### Raw data
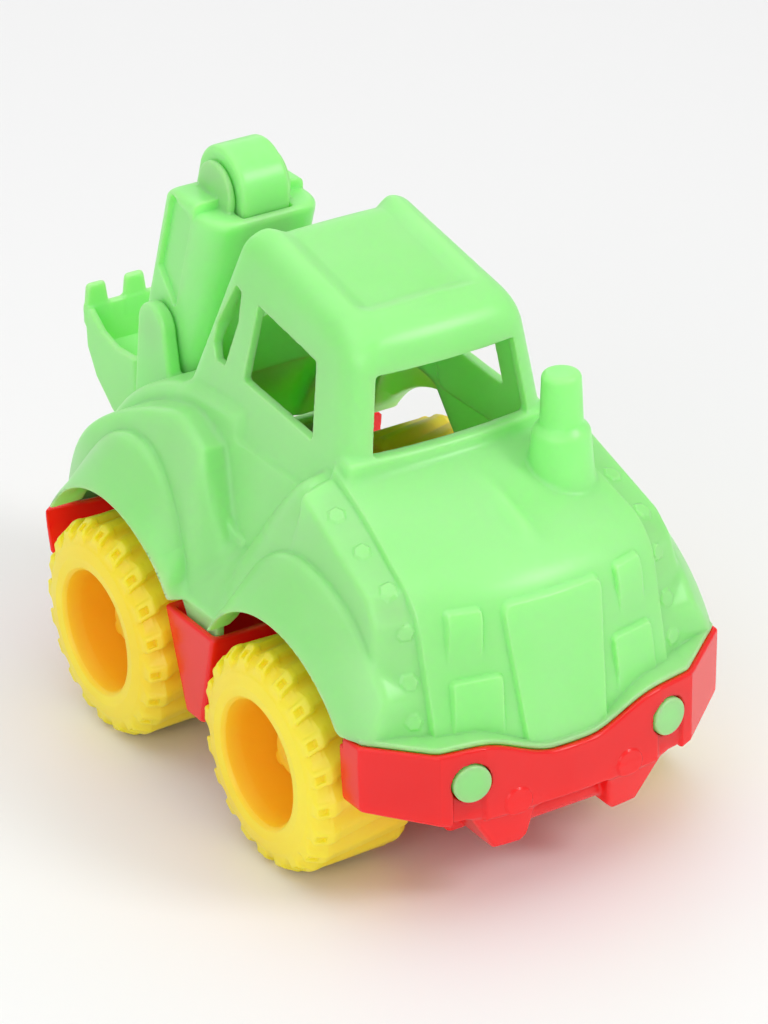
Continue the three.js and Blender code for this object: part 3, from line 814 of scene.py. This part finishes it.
def bucket(x, y, z):
    """The bucket: a hollow scoop with three teeth, two lugs and their pins."""
    ax = np.abs(x)
    outline = polygon(y, z, BUCKET_OUT)
    tub_form = soft_max(outline, ax - 14.5, 2.0)
    hollow = soft_max(outline + 2.0, ax - 12.6, 1.6)
    form = soft_max(tub_form, -hollow, 0.5)
    form = soft_max(form, -polygon(y, z, BUCKET_RIM), 0.8)
    half = 3.5 - 0.13 * np.maximum(z - 74.0, 0.0)
    for tooth_x in (-11.0, 0.0, 11.0):
        tooth = meet(1.2, np.abs(x - tooth_x) - half, z - 81.0, 70.0 - z, slab(y, 96.6, 98.6))
        form = soft_min(form, tooth, 0.8)
    stretch = np.hypot(np.minimum(y - BUCKET_HINGE[1], 0.0), z - BUCKET_HINGE[2])
    lugs = meet(0.9, stretch - 4.6, slab(ax, 6.9, 9.6), y - 73.4)
    form = soft_min(form, lugs, 1.0)
    pins = soft_max(around(y, z, BUCKET_HINGE) - BUCKET_PIN_R, slab(ax, 3.9, 8.0), 0.3)
    return soft_min(form, pins, 0.3)


# ---- materials --------------------------------------------------------------------------------


# Depth to which light spreads in the plastics, in metres, for a radius of 1 in the colour's channel.
SUBSURFACE_DEPTH = 0.008
# Distances from the axle, in metres, between which the painted shade in a wheel's dish, a deeper amber, gives
# way to the tyre's own tone.
DISH_SHADE_BAND = (0.0142, 0.0165)


def srgb(red, green, blue):
    """A display colour, 0 to 255, as linear light."""
    return [((c / 255.0 + 0.055) / 1.055) ** 2.4 for c in (red, green, blue)] + [1.0]


def new_look(name):
    """A new material, its node tree and its shader."""
    material = bpy.data.materials.new(name)
    material.use_nodes = True
    return material, material.node_tree, material.node_tree.nodes["Principled BSDF"]


def fill(tree, node, inputs):
    """Sockets of a node set to plain values, or linked where the value is another node's output."""
    for socket, value in inputs.items():
        if isinstance(value, bpy.types.NodeSocket):
            tree.links.new(value, node.inputs[socket])
        else:
            node.inputs[socket].default_value = value


def add_node(tree, kind, inputs):
    """A new node with its sockets filled."""
    node = tree.nodes.new(kind)
    fill(tree, node, inputs)
    return node


def color_mix(tree, a, b, factor):
    """Output of a node that mixes colour a with colour b."""
    node = tree.nodes.new("ShaderNodeMix")
    node.data_type = "RGBA"
    fill(tree, node, {"A": a, "B": b, "Factor": factor})
    return node.outputs["Result"]


def map_range(tree, value, inputs):
    """Output of a node that maps a value from one range to another, 0 to 1 where none is given."""
    return add_node(tree, "ShaderNodeMapRange", {"Value": value, **inputs}).outputs["Result"]


def vector_math(tree, operation, inputs):
    """A vector node with its sockets filled."""
    node = tree.nodes.new("ShaderNodeVectorMath")
    node.operation = operation
    fill(tree, node, inputs)
    return node


def paint_dish_shade(tree, place, tint, dish_shade_color, axle):
    """Painted shade: a deeper amber inside a wheel's dish, by distance from the axle."""
    centre = (0.0, axle[1] * MM, axle[2] * MM)
    shift = vector_math(tree, "SUBTRACT", {0: place.outputs["Object"], 1: centre})
    flat = vector_math(tree, "MULTIPLY", {0: shift.outputs["Vector"], 1: (0.0, 1.0, 1.0)})
    reach = vector_math(tree, "LENGTH", {0: flat.outputs["Vector"]})
    band = {"From Min": DISH_SHADE_BAND[0], "From Max": DISH_SHADE_BAND[1]}
    return color_mix(tree, dish_shade_color, tint, map_range(tree, reach.outputs["Value"], band))


def plastic(name, color, shade, roughness, glow, depth, dish_shade_color=None, axle=None):
    """Moulded plastic: light passes a little way in, flow marks vary its colour, its skin is uneven."""
    material, tree, shader = new_look(name)
    place = tree.nodes.new("ShaderNodeTexCoord")
    at = place.outputs["Object"]
    flow = add_node(tree, "ShaderNodeTexNoise", {"Vector": at, "Scale": 22.0, "Detail": 3.0}).outputs["Fac"]
    marks = map_range(tree, flow, {"From Min": 0.3, "From Max": 0.6})
    tint = color_mix(tree, shade, color, marks)
    # A wheel's dish is given painted shade: a deeper amber towards the axle.
    if dish_shade_color:
        tint = paint_dish_shade(tree, place, tint, dish_shade_color, axle)
    skin = add_node(tree, "ShaderNodeTexNoise", {"Vector": at, "Scale": 900.0, "Detail": 2.0}).outputs["Fac"]
    sheen = map_range(tree, flow, {"To Min": roughness - 0.05, "To Max": roughness + 0.07})
    bump = add_node(tree, "ShaderNodeBump", {"Height": skin, "Strength": 0.03, "Distance": 0.0006})
    fill(tree, shader, {"Base Color": tint, "Roughness": sheen, "Normal": bump.outputs["Normal"], "IOR": 1.49,
                        "Subsurface Weight": glow, "Subsurface Radius": depth,
                        "Subsurface Scale": SUBSURFACE_DEPTH})
    return material


def steel():
    """Drawn wire, streaked along X."""
    material, tree, shader = new_look("drawn_steel")
    place = tree.nodes.new("ShaderNodeTexCoord")
    stretch = add_node(tree, "ShaderNodeMapping", {"Vector": place.outputs["Object"],
                                                   "Scale": (15.0, 900.0, 900.0)})
    drawn = add_node(tree, "ShaderNodeTexNoise", {"Vector": stretch.outputs["Vector"], "Scale": 1.0})
    streak = drawn.outputs["Fac"]
    tone = color_mix(tree, (0.42, 0.43, 0.45, 1.0), (0.68, 0.69, 0.71, 1.0), streak)
    rough = map_range(tree, streak, {"To Min": 0.25, "To Max": 0.45})
    fill(tree, shader, {"Metallic": 1.0, "Base Color": tone, "Roughness": rough})
    return material


GREEN = plastic("green_plastic_look", srgb(157, 241, 143), srgb(146, 238, 130), 0.32, 0.9, (0.6, 1.0, 0.4))
RED = plastic("red_plastic_look", srgb(255, 26, 26), srgb(248, 18, 18), 0.2, 0.5, (1.0, 0.1, 0.1))
# The wheels' third colour, a deeper amber, is painted shade in their dishes.
YELLOWS = {end: plastic(f"yellow_plastic_{end}", srgb(255, 230, 60), srgb(255, 218, 40), 0.38, 0.8,
                        (1.0, 0.8, 0.2), srgb(255, 190, 30), axle)
           for end, axle in (("front", FRONT_AXLE), ("rear", REAR_AXLE))}
STEEL = steel()

# ---- pieces -----------------------------------------------------------------------------------


def place(piece, node, body, slot, material):
    """A piece given its look and its body, with the CAD node it replaces hidden; slot is not used."""
    piece.data.materials.append(material)
    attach(piece, body)
    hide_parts(node)


def node_box(node, margin):
    """A CAD node's box in millimetres, grown by margin."""
    low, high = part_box(node)
    return [c / MM - margin for c in low], [c / MM + margin for c in high]


def build(name, field, node, body, slot, material, step, margin=2.0, detail=()):
    """A moulding in place of one CAD node."""
    low, high = node_box(node, margin)
    piece = moulding(name, field, low, high, step, detail)
    place(piece, node, body, slot, material)
    return piece


build("shell_moulding", body_shell, "body_shell", "tractor", "green_plastic", GREEN, 0.85, 6.0,
      TOP_BOLTS + FRONT_BOLTS)
build("chassis_moulding", chassis, "chassis", "tractor", "red_plastic", RED, 0.8)
for word, side in (("left", 1), ("right", -1)):
    build(f"lamp_plug_{word}", lamp(side), f"headlamp_{word}", "tractor", "lamp_plastic", GREEN, 0.35, 1.0)
    for end, axle in (("front", FRONT_AXLE), ("rear", REAR_AXLE)):
        build(f"{end}_tyre_{word}", wheel(axle, side), f"{end}_wheel_{word}", f"{end}_wheelset",
              "yellow_plastic", YELLOWS[end], 0.6)
build("boom_moulding", boom, "boom", "boom_arm", "arm_plastic", GREEN, 0.6)
build("dipper_moulding", dipper, "dipper", "dipper_arm", "arm_plastic", GREEN, 0.6)
build("bucket_moulding", bucket, "bucket", "bucket_scoop", "arm_plastic", GREEN, 0.6)

for node in ("front_axle", "rear_axle"):
    rod = frame["nodes"][node]
    rod.data.materials.clear()
    rod.data.materials.append(STEEL)

# ---- floor, light, camera ---------------------------------------------------------------------

FLOOR_HALF = 6.0

floor_mesh = bpy.data.meshes.new("floor")
corners = [(-1, -1), (1, -1), (1, 1), (-1, 1)]
floor_mesh.from_pydata([(u * FLOOR_HALF, v * FLOOR_HALF, 0.0) for u, v in corners], [], [(0, 1, 2, 3)])
floor = bpy.data.objects.new("floor", floor_mesh)
bpy.context.scene.collection.objects.link(floor)
floor_look, floor_tree, floor_shader = new_look("floor_look")
fill(floor_tree, floor_shader, {"Base Color": srgb(238, 238, 238), "Roughness": 0.5})
floor_mesh.materials.append(floor_look)

world = bpy.data.worlds.new("studio")
world.use_nodes = True
fill(world.node_tree, world.node_tree.nodes["Background"], {"Color": (1.0, 1.0, 1.0, 1.0), "Strength": 0.53})
bpy.context.scene.world = world


def softbox(name, at, aim, size, power):
    """A rectangular lamp at a place, turned to a point, with its size in metres and its power in watts."""
    data = bpy.data.lights.new(name, "AREA")
    data.shape = "RECTANGLE"
    data.size, data.size_y = size
    data.energy = power
    lamp_object = bpy.data.objects.new(name, data)
    lamp_object.location = at
    lamp_object.rotation_euler = (Vector(aim) - Vector(at)).to_track_quat("-Z", "Y").to_euler()
    bpy.context.scene.collection.objects.link(lamp_object)


# A point inside the toy, in metres.
MIDDLE = (0.0, 0.0, 0.07)

softbox("overhead", (-0.2, 0.3, 1.7), (-0.2, 0.3, 0.0), (2.4, 2.4), 16.0)
softbox("glint", (0.7, -0.99, 1.05), MIDDLE, (0.45, 0.45), 7.0)
softbox("fill", (-1.3, -1.0, 0.8), MIDDLE, (1.4, 0.9), 8.0)
softbox("back", (0.5, 1.9, 0.75), MIDDLE, (2.0, 0.7), 3.0)

# The point the camera looks at, its angles from the nose, its roll and its distance in metres.
TARGET = Vector((0.0, -19.5, 62.5)) * MM
AZIMUTH, ELEVATION, ROLL = (math.radians(a) for a in (-31.87, 27.225, -1.204))
DISTANCE = 1.054

camera_data = bpy.data.cameras.new("camera")
camera_data.lens = 158.25
camera_data.sensor_width = 36.0
camera = bpy.data.objects.new("camera", camera_data)
direction = Vector((math.sin(AZIMUTH) * math.cos(ELEVATION), -math.cos(AZIMUTH) * math.cos(ELEVATION),
                    math.sin(ELEVATION)))
level_right = Vector((math.cos(AZIMUTH), math.sin(AZIMUTH), 0.0))
level_up = direction.cross(level_right)
right = level_right * math.cos(ROLL) + level_up * math.sin(ROLL)
up = level_up * math.cos(ROLL) - level_right * math.sin(ROLL)
basis = Matrix((right, up, direction)).transposed().to_4x4()
camera.matrix_world = Matrix.Translation(TARGET + direction * DISTANCE) @ basis
bpy.context.scene.collection.objects.link(camera)
bpy.context.scene.camera = camera
bpy.context.scene.view_settings.view_transform = "Standard"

### Objective
Write out only the lines that run from the line containing "attach(piece, body)" through the line containing "return piece", both included, exactly as they appear above.

### The result
    attach(piece, body)
    hide_parts(node)


def node_box(node, margin):
    """A CAD node's box in millimetres, grown by margin."""
    low, high = part_box(node)
    return [c / MM - margin for c in low], [c / MM + margin for c in high]


def build(name, field, node, body, slot, material, step, margin=2.0, detail=()):
    """A moulding in place of one CAD node."""
    low, high = node_box(node, margin)
    piece = moulding(name, field, low, high, step, detail)
    place(piece, node, body, slot, material)
    return piece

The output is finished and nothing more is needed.